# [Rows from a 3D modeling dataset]
|---|

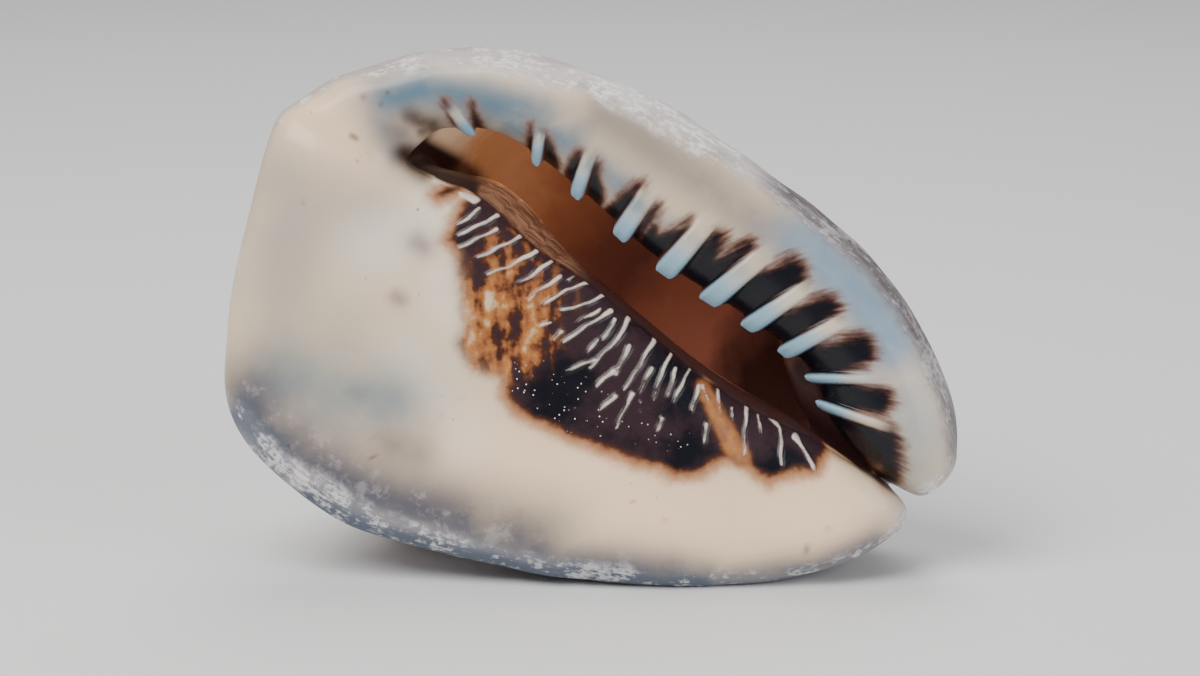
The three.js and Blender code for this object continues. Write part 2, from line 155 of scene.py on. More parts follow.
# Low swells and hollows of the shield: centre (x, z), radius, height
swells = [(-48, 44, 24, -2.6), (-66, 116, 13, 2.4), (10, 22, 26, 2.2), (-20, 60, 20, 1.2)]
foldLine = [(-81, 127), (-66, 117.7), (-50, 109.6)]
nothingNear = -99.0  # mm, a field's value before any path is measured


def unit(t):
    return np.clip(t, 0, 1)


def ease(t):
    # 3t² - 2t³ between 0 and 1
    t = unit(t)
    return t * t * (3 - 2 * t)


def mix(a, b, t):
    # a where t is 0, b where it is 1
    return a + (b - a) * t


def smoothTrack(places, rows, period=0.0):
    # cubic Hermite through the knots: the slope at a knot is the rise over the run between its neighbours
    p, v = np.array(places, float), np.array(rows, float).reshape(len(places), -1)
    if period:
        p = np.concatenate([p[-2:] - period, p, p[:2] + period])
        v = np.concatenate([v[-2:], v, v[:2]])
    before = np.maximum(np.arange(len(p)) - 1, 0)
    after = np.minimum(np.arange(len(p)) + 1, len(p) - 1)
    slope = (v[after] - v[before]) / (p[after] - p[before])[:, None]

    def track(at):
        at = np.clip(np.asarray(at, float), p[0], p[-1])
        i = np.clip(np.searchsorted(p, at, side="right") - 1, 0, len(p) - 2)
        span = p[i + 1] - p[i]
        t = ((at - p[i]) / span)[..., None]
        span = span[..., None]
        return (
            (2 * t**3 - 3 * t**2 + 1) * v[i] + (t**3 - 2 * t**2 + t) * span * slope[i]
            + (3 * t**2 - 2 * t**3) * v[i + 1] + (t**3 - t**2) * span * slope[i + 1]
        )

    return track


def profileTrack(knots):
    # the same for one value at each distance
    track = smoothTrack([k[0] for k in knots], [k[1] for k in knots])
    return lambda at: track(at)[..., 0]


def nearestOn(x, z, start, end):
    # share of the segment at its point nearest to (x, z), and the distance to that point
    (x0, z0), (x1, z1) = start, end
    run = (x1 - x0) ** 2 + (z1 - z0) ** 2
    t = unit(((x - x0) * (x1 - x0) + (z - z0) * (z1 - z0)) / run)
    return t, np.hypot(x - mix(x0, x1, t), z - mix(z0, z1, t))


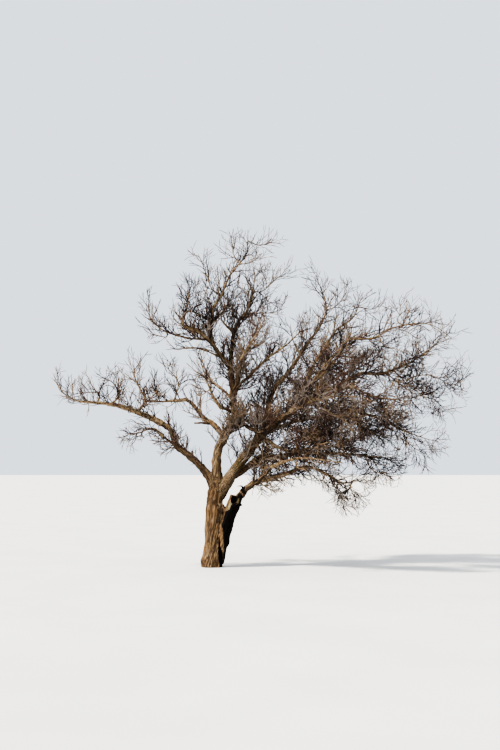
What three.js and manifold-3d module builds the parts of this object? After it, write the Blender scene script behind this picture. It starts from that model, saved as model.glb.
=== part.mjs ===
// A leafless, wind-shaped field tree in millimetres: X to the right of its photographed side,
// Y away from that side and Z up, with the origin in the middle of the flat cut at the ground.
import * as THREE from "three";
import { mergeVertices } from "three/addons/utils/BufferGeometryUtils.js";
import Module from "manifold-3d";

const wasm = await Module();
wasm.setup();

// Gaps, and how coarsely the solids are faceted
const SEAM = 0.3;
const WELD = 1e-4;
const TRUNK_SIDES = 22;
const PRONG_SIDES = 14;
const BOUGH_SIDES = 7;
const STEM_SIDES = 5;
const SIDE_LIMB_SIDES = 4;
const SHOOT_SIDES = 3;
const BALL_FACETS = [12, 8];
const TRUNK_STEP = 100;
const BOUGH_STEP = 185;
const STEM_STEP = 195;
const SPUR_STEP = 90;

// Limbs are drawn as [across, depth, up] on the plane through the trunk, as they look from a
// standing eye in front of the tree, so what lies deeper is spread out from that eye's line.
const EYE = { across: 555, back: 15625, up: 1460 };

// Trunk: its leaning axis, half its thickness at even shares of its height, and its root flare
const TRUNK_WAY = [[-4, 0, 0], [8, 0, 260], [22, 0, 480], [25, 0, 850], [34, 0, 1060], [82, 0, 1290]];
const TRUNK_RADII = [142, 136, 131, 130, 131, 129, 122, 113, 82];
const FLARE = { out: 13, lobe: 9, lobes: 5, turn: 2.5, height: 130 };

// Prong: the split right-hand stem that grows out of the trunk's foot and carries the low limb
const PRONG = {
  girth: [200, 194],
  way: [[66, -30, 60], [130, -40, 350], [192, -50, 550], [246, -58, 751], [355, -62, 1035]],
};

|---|

# [WHAT THE EXERCISE ASKS]
Print the records once more, exactly as they were given.

# [ANSWER IN FULL]
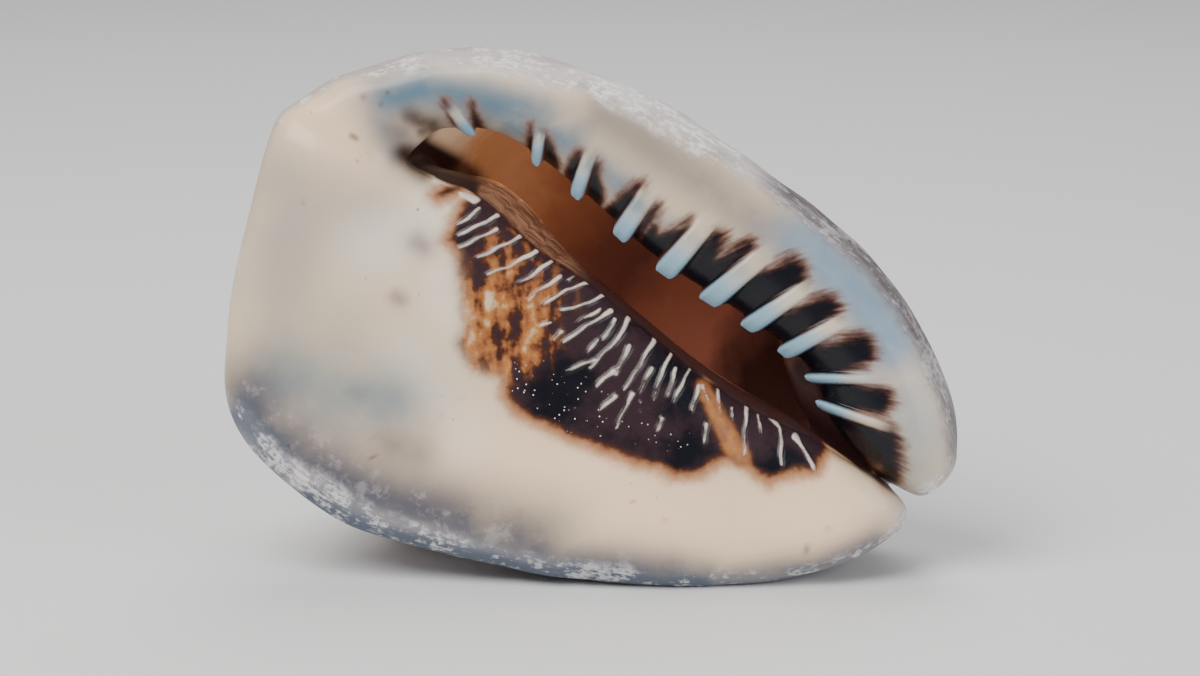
The three.js and Blender code for this object continues. Write part 2, from line 155 of scene.py on. More parts follow.
# Low swells and hollows of the shield: centre (x, z), radius, height
swells = [(-48, 44, 24, -2.6), (-66, 116, 13, 2.4), (10, 22, 26, 2.2), (-20, 60, 20, 1.2)]
foldLine = [(-81, 127), (-66, 117.7), (-50, 109.6)]
nothingNear = -99.0  # mm, a field's value before any path is measured


def unit(t):
    return np.clip(t, 0, 1)


def ease(t):
    # 3t² - 2t³ between 0 and 1
    t = unit(t)
    return t * t * (3 - 2 * t)


def mix(a, b, t):
    # a where t is 0, b where it is 1
    return a + (b - a) * t


def smoothTrack(places, rows, period=0.0):
    # cubic Hermite through the knots: the slope at a knot is the rise over the run between its neighbours
    p, v = np.array(places, float), np.array(rows, float).reshape(len(places), -1)
    if period:
        p = np.concatenate([p[-2:] - period, p, p[:2] + period])
        v = np.concatenate([v[-2:], v, v[:2]])
    before = np.maximum(np.arange(len(p)) - 1, 0)
    after = np.minimum(np.arange(len(p)) + 1, len(p) - 1)
    slope = (v[after] - v[before]) / (p[after] - p[before])[:, None]

    def track(at):
        at = np.clip(np.asarray(at, float), p[0], p[-1])
        i = np.clip(np.searchsorted(p, at, side="right") - 1, 0, len(p) - 2)
        span = p[i + 1] - p[i]
        t = ((at - p[i]) / span)[..., None]
        span = span[..., None]
        return (
            (2 * t**3 - 3 * t**2 + 1) * v[i] + (t**3 - 2 * t**2 + t) * span * slope[i]
            + (3 * t**2 - 2 * t**3) * v[i + 1] + (t**3 - t**2) * span * slope[i + 1]
        )

    return track


def profileTrack(knots):
    # the same for one value at each distance
    track = smoothTrack([k[0] for k in knots], [k[1] for k in knots])
    return lambda at: track(at)[..., 0]


def nearestOn(x, z, start, end):
    # share of the segment at its point nearest to (x, z), and the distance to that point
    (x0, z0), (x1, z1) = start, end
    run = (x1 - x0) ** 2 + (z1 - z0) ** 2
    t = unit(((x - x0) * (x1 - x0) + (z - z0) * (z1 - z0)) / run)
    return t, np.hypot(x - mix(x0, x1, t), z - mix(z0, z1, t))


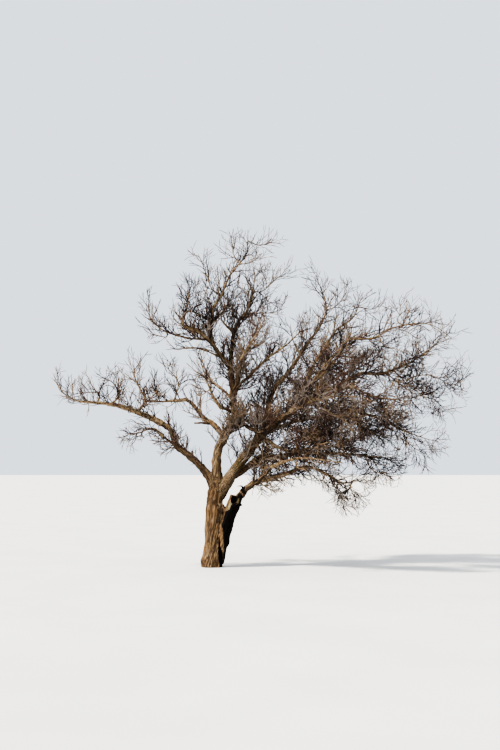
What three.js and manifold-3d module builds the parts of this object? After it, write the Blender scene script behind this picture. It starts from that model, saved as model.glb.
=== part.mjs ===
// A leafless, wind-shaped field tree in millimetres: X to the right of its photographed side,
// Y away from that side and Z up, with the origin in the middle of the flat cut at the ground.
import * as THREE from "three";
import { mergeVertices } from "three/addons/utils/BufferGeometryUtils.js";
import Module from "manifold-3d";

const wasm = await Module();
wasm.setup();

// Gaps, and how coarsely the solids are faceted
const SEAM = 0.3;
const WELD = 1e-4;
const TRUNK_SIDES = 22;
const PRONG_SIDES = 14;
const BOUGH_SIDES = 7;
const STEM_SIDES = 5;
const SIDE_LIMB_SIDES = 4;
const SHOOT_SIDES = 3;
const BALL_FACETS = [12, 8];
const TRUNK_STEP = 100;
const BOUGH_STEP = 185;
const STEM_STEP = 195;
const SPUR_STEP = 90;

// Limbs are drawn as [across, depth, up] on the plane through the trunk, as they look from a
// standing eye in front of the tree, so what lies deeper is spread out from that eye's line.
const EYE = { across: 555, back: 15625, up: 1460 };

// Trunk: its leaning axis, half its thickness at even shares of its height, and its root flare
const TRUNK_WAY = [[-4, 0, 0], [8, 0, 260], [22, 0, 480], [25, 0, 850], [34, 0, 1060], [82, 0, 1290]];
const TRUNK_RADII = [142, 136, 131, 130, 131, 129, 122, 113, 82];
const FLARE = { out: 13, lobe: 9, lobes: 5, turn: 2.5, height: 130 };

// Prong: the split right-hand stem that grows out of the trunk's foot and carries the low limb
const PRONG = {
  girth: [200, 194],
  way: [[66, -30, 60], [130, -40, 350], [192, -50, 550], [246, -58, 751], [355, -62, 1035]],
};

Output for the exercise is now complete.